In a day of wide-ranging debate over the future of the act, Mr. Specter and Senator Dianne Feinstein, Democrat of California, introduced a bill that would require greater judicial oversight for certain surveillance activities and put a four-year "sunset" on two sections of the law, including a provision that allows the government to demand library and medical records in intelligence investigations.
While their bill would permanently extend 14 provisions of the act that are set to expire at the end of this year, it would require Congressional renewal in 2009 for the library provision and for a separate section related to roving wiretaps.
The Justice Department, which has backed a separate plan by the Senate Intelligence Committee giving the Federal Bureau of Investigation broader antiterrorism powers, said it was reviewing Mr. Specter's proposal.
File the above under "It's so disgusting, I can't believe this is America." The above is from Eric Lichtblau and Carl Hulse's "Lawmakers Agree to Renew Patriot Act" in this morning's New York Times.
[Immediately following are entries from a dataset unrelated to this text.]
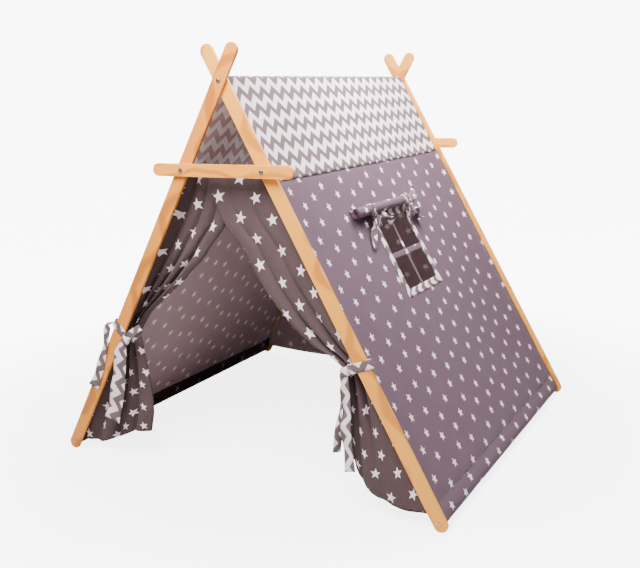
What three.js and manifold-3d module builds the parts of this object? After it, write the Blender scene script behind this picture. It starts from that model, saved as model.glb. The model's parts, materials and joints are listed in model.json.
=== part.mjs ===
// A-frame teepee tent for children: two timber leaves that cross at a ridge pole,
// two crossbars, and a cotton canopy with door curtains and a roll-up window flap.
// Millimetres, +Z up, door facing -Y. Origin on the floor under the middle of the ridge.
import * as THREE from "three";
import { mergeVertices } from "three/addons/utils/BufferGeometryUtils.js";
import Module from "manifold-3d";

const wasm = await Module();
wasm.setup();

// ---- Driving dimensions ----
const GAP = 0.3; // clearance between pieces that touch
const SLAT_WIDTH = 40;
const SLAT_THICKNESS = 10;
const EDGE_ROUND = 1.5; // eased timber edges
const RIDGE_Z = 1160; // height of the crossing axis
const FOOT_X = 628; // half spacing of the rounded feet
const FOOT_Z = 19.6; // centre of the foot's round, so the floor flat is 8 mm wide
const TIP_LENGTH = 89; // slat beyond the crossing, to the centre of its round
const HALF_DEPTH = 595; // ridge axis origin to the inner face of an inner leg
const DOWEL_RADIUS = 11; // ridge pole and bottom rails
const DOWEL_SIDES = 24;
const RAIL_RISE = 6; // rail axis above the foot's round centre, along the leg

const CROSSBAR_Z = 920;
const CROSSBAR_WIDTH = 36;
const CROSSBAR_HALF = 230; // half of the overall length
const PILOT_OFFSET = 25; // spare pilot holes either side of each crossbar bolt
const PILOT_RADIUS = 1.8;
const SPARE_HOLE_Z = 675; // spare pilot hole in the outer legs

const BOLT_RADIUS = 3;
const BOLT_HOLE_RADIUS = 3.3;
const HEAD_RADIUS = 6.5;
const HEAD_HEIGHT = 3.4;
const INSERT_RADIUS = 4.6;
const RIDGE_INSERT_LENGTH = 20;
const SCREW_RADIUS = 2.3;
const SCREW_HEAD_RADIUS = 5;
const SCREW_LENGTH = 40;
const HARDWARE_SIDES = 20;

const CLOTH = 1.6; // thickness of the hemmed cloth
const CLOTH_GAP = 0.5; // cloth to the dowel it wraps
const PANEL_SAG = 25; // how far a side panel hangs inwards at mid height
const PANEL_HALF_Y = 592.5;
const BACK_Y = 584;
const BACK_BOTTOM_Z = 34;
const CURTAIN_Y = -581;
const CURTAIN_DEPTH = 14;

const WINDOW = { y0: -115, y1: 115, s0: 490, s1: 728, bar: 12, rail: 18 };
const ROLL = { y0: -270, y1: 130, s: 455, radius: 17 };
const RIBBON_WIDTH = 24;
const RIBBON = 1.4;

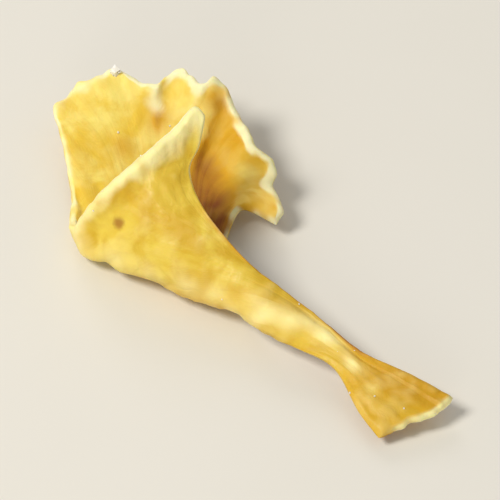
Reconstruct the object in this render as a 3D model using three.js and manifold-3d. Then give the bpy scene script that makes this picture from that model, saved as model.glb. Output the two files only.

Here is the ACLU's full statement:
The American Civil Liberties Union today expressed its disappointment with the two key House committees that considered legislation to reauthorize the Patriot Act, citing the unwillingness by lawmakers to reject a power grab by the administration and restore proper checks and balances to the anti-terrorism law. The Senate Judiciary Committee is expected to consider similar legislation soon.
"Lawmakers had the opportunity to fix what they got wrong the first time, and instead partisan politics prevailed," said Lisa Graves, ACLU Senior Counsel for Legislative Strategy. "The administration made a power grab, requesting that these sweeping powers remain permanent. As both chambers consider these bills, we hope lawmakers will bring the sunsetting provisions, and others, in line with the Constitution by restoring checks and balances on government power."
The House Judiciary Committee met today to consider reauthorization of the Patriot Act. The flawed base bill would make the Patriot Act permanent and includes minimal, superficial changes. For example, the bill provides a right to counsel to those served with a Section 215 order for medical or other business records - but only a right to counsel to comply with, and not contest, the order. Even the Justice Department has agreed that there needs to be a clear right to consult an attorney to challenge a 215 order.
Also, there is no reform of Section 215 to require that there be any facts connecting any American to a foreign terrorist before their personal records -medical, tax, educational records, and any tangible things - are gathered by the government. However, the House Judiciary Committee did adopt an amendment to extend the sunset of Section 215 for 10 years. That’s a step in the right direction, the ACLU said, but it could unwisely postpone debate and the reforms that need to take place.
At the House Permanent Select Committee on Intelligence, despite notification that the hearing would be open to the public, representatives from the ACLU and others were literally turned away at the door. The ACLU noted that Department of Justice officials - who are lobbying for a complete reauthorization and the expansion of the act - were allowed to enter the room.
That panel did accept two minor amendments to the underlying bill. Regarding the ability of the government to use "roving wiretaps" - the ability to tap any public or private phone linked to a specific target - committee members approved a "return requirement." That cosmetic change means agents would have to provide notice to the court after the surveillance is completed. Also, the ability of the government to use the Foreign Intelligence Surveillance Act against so-called "lone wolf" suspects, which was set to sunset at the end of the year, was extended until 2009.
In addition, several other amendments that would correct some of the problems with the act were offered - and defeated. Among these were an extension of all sunset provisions to a later date and a restriction on the use of Section 215 search orders to obtain library and bookstore records. An amendment offered by ranking member Representative Jane Harman (D-CA), which would adopt many of the carefully calibrated corrections included in the bipartisan Safe Act, was also defeated.
The Senate Judiciary Committee is expected to meet soon to consider its version of legislation to reauthorize the Patriot Act.
The ACLU noted several flaws with the Senate proposal. The use of secret orders to search Americans’ personal records would remain in place, with diminished judicial oversight, and with the power still cloaked in secrecy. And, the bill fails to include a short, specific time limit on notification of the use of "sneak and peek" powers. Worse still, the Senate bill contains weak reporting requirements that would keep too much in the dark about how the Patriot Act is being used and possibly abused.
"While none of these bills grossly expands the Patriot Act like legislation adopted by the Senate Select Committee on Intelligence, none of these bills properly brings the Patriot Act in line with the Constitution," Graves said. "Congress must act to restore basic checks and balances against abuse."
For more on the ACLU’s concerns with the Patriot Act, go to:
Despite the concerns of citizens, resolutions passed across the country, Congress knows best. Apparently the Bully Boy's consquence free ride has convinced others that can jump aboard.